The airport’s operating budget is roughly $24 million, officials said, with about 52 full‑time equivalent employees. Airport Director of Aviation Nick Longo said the airport expects operating expenses to rise about 1.2 percent year over year while projecting a 5.6 percent increase in operating revenues driven largely by higher parking, rental car and concession receipts.

Airport leaders said they will raise daily parking from $12 to $14 beginning in FY26, a change they estimate will add about $500,000 annually. “We’re right‑sizing the parking garage stream and being consistent with our competitors throughout the region,” Longo said. Marie Friedman, director of finance for the airport, added that actual garage revenues this year exceeded budgeted amounts and helped shape the new rate.

Why it matters: airport staff said passenger growth is the primary driver of most revenues. Longo told the board the airport expects about 930,000 scheduled seats and roughly 80 percent seat occupancy through calendar 2025, which would translate to about 1.5 million total passengers for the year and underpin parking, concessions and rental car revenues.

Airport staff also described how they plan to use restricted federal funds. The airport collects a $4.50 passenger facility charge (PFC) per ticket that, by federal rules, cannot be used for operating expenses and is restricted to capital and debt service uses; officials said roughly $1 million per year from PFCs is used to cover debt service and local shares on grants. Friedman said the airport recently secured FAA approval for a PFC application and is using PFC revenues to reimburse eligible local shares on Airport Improvement Program (AIP) grants.

Capital grants in hand: Longo and Friedman told the board the airport has “in hand” a $34 million congressional discretionary grant obtained with assistance from federal delegation, and an about $1.8 million grant from the Northern Border Regional Commission that will help fund mass‑timber components of the terminal expansion. They said grant timing and reimbursements have not been affected and that work on the terminal expansion will start in the coming weeks.

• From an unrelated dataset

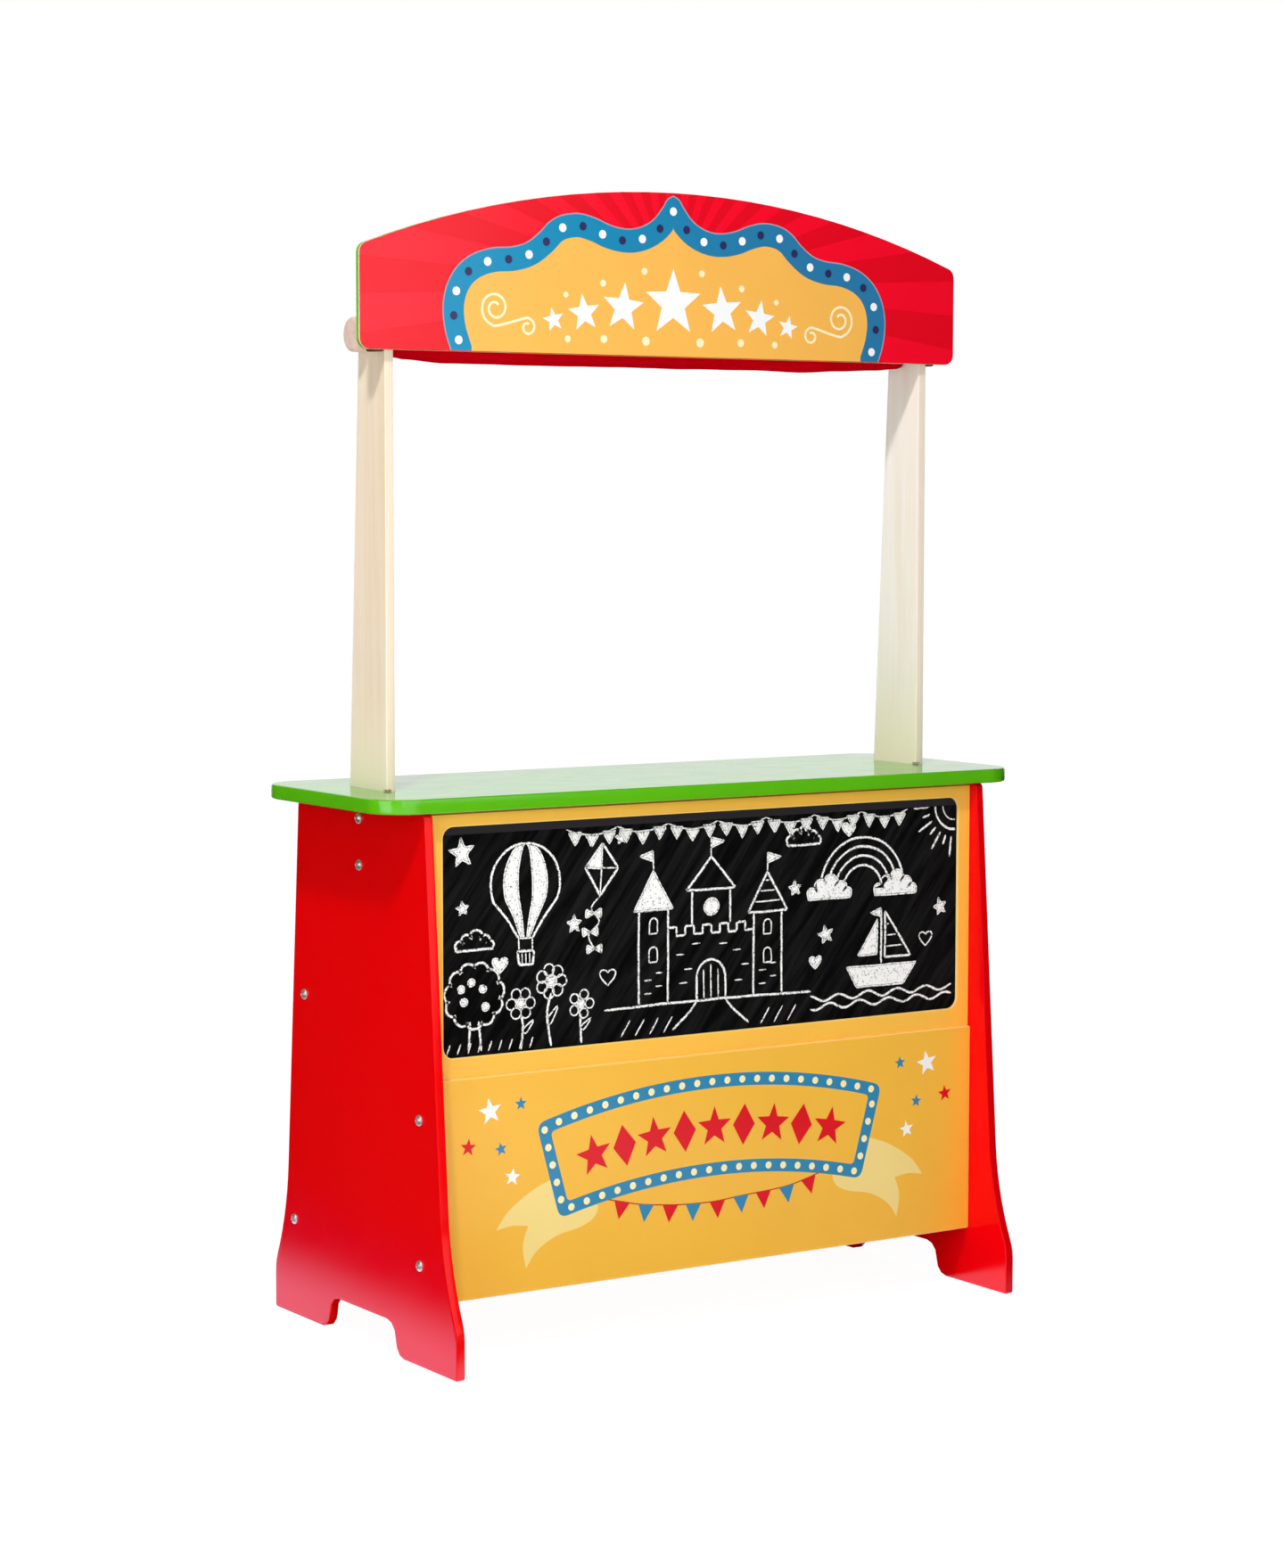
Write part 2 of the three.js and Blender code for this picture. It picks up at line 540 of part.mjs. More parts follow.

On grant‑eligible vs. ineligible project elements, Friedman said a small portion of the expansion — administrative office space on a proposed third floor and other nonpublic areas — is ineligible for AIP funding and totals under $2 million. She said the airport will cover ineligible costs from accumulated revenues and through interfund transfers that will later be reimbursed where eligible.

Public comment and airline partnership questions: Former City Councilor Sharon Buscher asked during public comment about what portion of the expansion is funded by federal dollars and whether the airport still relies on airline agreements to cover shortfalls. Longo explained the airport’s practice of consulting airlines on budgets and doing an annual true‑up: surpluses may be returned to airlines or spent on airline‑benefiting projects, and deficits can be covered by airline rates under the airline agreement. He said the airport had not had a deficit in 13 years.

Other operational items: Longo highlighted capacity and service changes, including a new South Carolina route starting May 30 and Project NEXT, a passenger experience initiative the airport will showcase June 4. He said runway rehabilitation and other maintenance are planned in coming months. Longo also noted a credit rating upgrade to Baa1 with a stable outlook from Moody’s for the Burlington Airport Authority.

Discussion and follow‑up: Councilors asked about transportation and parking access. Officials said ride‑share pickups dropped off and that the airport receives $2 per ride‑share pickup or drop‑off; they noted growing ride‑share use but said those services do not fully meet demand at early or late hours. Officials also said airport staff are working with regional municipalities and partners on ground transportation and concessions opportunities.

No votes were taken on the airport budget at the meeting; the session was for information only.

The airport presenters listed themselves as Marie Friedman, director of finance, and Nick Longo, director of aviation; both participated in the discussion and answered councilors’ questions.